Canavanine inhibits vimentin assembly but not its synthesis in chicken embryo erythroid cells.

In chicken embryo erythroid cells, newly synthesized vimentin first enters a Triton X-100 (TX-100)-soluble pool and subsequently assembles posttranslationally into TX-100-insoluble vimentin filaments (Blikstad I., and E. Lazarides, J. Cell Biol., 96:1803-1808). Here we show that incubation of chicken embryo erythroid cells in a medium in which arginine has been substituted by its amino acid analogue, canavanine, results in the inhibition of the posttranslational assembly of vimentin into the TX-100-insoluble filaments. Immunoprecipitation and subsequent SDS gel electrophoresis showed that the synthesis of canavanine-vimentin is not inhibited and that it accumulates in the TX-100-soluble compartment.
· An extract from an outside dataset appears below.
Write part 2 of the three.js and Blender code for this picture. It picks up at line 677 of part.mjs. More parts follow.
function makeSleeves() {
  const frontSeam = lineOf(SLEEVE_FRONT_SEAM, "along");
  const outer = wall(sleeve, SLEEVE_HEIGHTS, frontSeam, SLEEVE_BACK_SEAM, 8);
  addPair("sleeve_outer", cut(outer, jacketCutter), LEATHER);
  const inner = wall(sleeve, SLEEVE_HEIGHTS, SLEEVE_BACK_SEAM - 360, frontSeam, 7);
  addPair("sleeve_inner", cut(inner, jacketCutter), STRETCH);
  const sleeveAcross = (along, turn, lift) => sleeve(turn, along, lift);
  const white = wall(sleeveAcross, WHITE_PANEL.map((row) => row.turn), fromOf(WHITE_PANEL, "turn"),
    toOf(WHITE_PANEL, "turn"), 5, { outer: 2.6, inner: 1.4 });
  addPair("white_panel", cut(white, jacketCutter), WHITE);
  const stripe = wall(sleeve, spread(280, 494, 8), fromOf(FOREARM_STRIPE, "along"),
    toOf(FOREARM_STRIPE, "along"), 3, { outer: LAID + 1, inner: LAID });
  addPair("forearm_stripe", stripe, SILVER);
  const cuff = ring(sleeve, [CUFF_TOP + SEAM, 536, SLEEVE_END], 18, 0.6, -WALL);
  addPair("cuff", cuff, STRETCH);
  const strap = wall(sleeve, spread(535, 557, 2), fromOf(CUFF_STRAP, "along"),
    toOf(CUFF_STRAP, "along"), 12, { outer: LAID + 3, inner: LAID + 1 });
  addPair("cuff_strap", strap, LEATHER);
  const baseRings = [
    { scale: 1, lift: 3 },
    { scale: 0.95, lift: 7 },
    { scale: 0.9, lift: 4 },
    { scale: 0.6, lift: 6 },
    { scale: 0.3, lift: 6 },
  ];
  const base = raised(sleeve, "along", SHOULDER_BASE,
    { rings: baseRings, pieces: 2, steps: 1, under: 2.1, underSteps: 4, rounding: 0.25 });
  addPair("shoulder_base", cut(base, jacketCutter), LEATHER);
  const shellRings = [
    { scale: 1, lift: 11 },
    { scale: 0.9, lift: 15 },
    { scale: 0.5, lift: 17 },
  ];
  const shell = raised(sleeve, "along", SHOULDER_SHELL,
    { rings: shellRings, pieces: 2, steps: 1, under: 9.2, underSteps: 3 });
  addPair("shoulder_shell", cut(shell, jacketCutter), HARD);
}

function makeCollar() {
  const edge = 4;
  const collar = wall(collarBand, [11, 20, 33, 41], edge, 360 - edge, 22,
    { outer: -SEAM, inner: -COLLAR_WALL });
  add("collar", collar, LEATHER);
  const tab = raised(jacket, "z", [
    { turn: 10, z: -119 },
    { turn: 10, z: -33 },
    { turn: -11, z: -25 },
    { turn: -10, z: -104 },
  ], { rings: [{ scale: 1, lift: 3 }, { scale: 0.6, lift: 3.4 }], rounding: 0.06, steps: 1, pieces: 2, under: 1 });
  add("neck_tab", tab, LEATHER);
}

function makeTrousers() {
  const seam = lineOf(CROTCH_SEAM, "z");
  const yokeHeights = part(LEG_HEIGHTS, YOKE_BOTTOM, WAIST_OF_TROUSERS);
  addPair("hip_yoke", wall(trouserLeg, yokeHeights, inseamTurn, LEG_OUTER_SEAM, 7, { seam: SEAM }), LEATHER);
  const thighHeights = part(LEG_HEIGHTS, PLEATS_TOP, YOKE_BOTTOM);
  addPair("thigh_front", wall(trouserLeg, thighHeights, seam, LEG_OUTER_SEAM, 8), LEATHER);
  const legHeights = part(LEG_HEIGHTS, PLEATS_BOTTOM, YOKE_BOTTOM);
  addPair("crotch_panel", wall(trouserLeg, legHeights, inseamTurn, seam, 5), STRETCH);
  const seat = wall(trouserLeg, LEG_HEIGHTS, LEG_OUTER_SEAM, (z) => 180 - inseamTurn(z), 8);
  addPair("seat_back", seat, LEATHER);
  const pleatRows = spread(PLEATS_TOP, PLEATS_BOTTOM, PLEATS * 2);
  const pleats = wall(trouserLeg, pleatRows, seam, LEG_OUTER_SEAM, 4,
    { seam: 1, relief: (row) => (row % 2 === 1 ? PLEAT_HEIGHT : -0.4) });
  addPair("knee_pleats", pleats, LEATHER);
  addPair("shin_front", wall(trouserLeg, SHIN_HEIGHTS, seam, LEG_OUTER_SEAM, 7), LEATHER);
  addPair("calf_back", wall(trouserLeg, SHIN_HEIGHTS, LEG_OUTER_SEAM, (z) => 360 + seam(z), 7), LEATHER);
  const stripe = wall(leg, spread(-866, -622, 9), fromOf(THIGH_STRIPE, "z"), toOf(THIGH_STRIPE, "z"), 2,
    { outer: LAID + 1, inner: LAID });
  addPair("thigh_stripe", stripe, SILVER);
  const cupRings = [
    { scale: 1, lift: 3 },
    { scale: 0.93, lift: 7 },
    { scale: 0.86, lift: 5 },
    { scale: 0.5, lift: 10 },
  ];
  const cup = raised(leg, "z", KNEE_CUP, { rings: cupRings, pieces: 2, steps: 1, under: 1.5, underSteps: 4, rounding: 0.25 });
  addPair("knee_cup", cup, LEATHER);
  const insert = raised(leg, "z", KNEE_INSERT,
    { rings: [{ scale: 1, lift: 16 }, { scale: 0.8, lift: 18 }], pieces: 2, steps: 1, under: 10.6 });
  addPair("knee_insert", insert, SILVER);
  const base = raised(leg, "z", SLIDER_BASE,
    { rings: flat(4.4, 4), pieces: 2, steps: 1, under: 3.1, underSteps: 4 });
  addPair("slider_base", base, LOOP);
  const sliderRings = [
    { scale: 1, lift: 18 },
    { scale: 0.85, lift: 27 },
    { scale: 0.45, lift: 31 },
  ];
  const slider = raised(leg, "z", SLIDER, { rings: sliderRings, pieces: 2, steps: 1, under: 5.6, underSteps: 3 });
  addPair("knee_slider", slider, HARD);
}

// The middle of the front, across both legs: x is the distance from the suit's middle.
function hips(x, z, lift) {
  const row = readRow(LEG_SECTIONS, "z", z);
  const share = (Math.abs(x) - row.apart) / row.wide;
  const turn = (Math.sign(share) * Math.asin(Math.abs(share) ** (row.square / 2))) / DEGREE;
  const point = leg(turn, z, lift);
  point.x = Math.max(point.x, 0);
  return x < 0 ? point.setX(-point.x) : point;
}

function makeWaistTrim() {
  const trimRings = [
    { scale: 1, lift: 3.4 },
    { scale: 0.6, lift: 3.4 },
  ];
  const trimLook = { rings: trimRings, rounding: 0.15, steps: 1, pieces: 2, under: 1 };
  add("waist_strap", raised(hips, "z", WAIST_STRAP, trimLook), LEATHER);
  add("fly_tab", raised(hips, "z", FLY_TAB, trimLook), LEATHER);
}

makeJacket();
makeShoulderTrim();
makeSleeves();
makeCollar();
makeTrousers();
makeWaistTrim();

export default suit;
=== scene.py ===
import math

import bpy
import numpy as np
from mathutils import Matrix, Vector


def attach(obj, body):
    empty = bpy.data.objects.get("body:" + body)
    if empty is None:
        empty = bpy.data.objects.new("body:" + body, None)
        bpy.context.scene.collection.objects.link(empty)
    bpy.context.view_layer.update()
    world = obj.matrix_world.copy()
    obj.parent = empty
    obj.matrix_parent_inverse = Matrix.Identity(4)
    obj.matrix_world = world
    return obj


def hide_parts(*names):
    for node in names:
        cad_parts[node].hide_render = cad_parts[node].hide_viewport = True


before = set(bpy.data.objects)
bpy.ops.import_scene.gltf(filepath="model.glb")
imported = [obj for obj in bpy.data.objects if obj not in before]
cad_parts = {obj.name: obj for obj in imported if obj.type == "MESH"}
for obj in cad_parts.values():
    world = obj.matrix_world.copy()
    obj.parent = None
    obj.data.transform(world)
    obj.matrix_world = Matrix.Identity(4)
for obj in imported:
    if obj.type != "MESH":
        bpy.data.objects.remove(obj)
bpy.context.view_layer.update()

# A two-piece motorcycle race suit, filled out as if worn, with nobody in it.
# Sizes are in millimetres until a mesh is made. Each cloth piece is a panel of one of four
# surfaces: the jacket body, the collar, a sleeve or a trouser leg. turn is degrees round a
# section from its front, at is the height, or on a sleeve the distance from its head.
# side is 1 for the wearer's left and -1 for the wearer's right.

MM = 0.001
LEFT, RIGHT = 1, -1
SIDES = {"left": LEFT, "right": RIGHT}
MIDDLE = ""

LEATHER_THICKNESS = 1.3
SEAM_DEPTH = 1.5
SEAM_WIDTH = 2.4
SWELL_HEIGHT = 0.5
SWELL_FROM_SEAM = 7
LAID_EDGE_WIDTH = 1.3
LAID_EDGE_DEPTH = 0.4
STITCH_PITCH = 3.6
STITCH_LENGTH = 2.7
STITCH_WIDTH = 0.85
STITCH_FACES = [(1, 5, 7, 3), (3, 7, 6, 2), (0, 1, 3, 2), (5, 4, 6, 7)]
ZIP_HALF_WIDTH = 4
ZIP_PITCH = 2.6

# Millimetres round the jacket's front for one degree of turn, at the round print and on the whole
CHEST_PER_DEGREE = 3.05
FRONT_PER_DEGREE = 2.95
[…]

Pulse-chase experiments with [35S]methionine demonstrated that while arginine-vimentin can be rapidly chased from the soluble to the cytoskeletal fraction, canavanine-vimentin remains in the soluble fraction, where it turns over. The effect of canavanine on the assembly of vimentin did not prevent the assembly of arginine-vimentin, as cells labeled with [35S]methionine first in the presence of canavanine and then in the presence of arginine contained labeled canavanine-vimentin only in the soluble fraction, and arginine-vimentin in both the soluble and cytoskeletal fractions. These results suggest that arginine residues play an essential role in the assembly of vimentin in vivo.[1]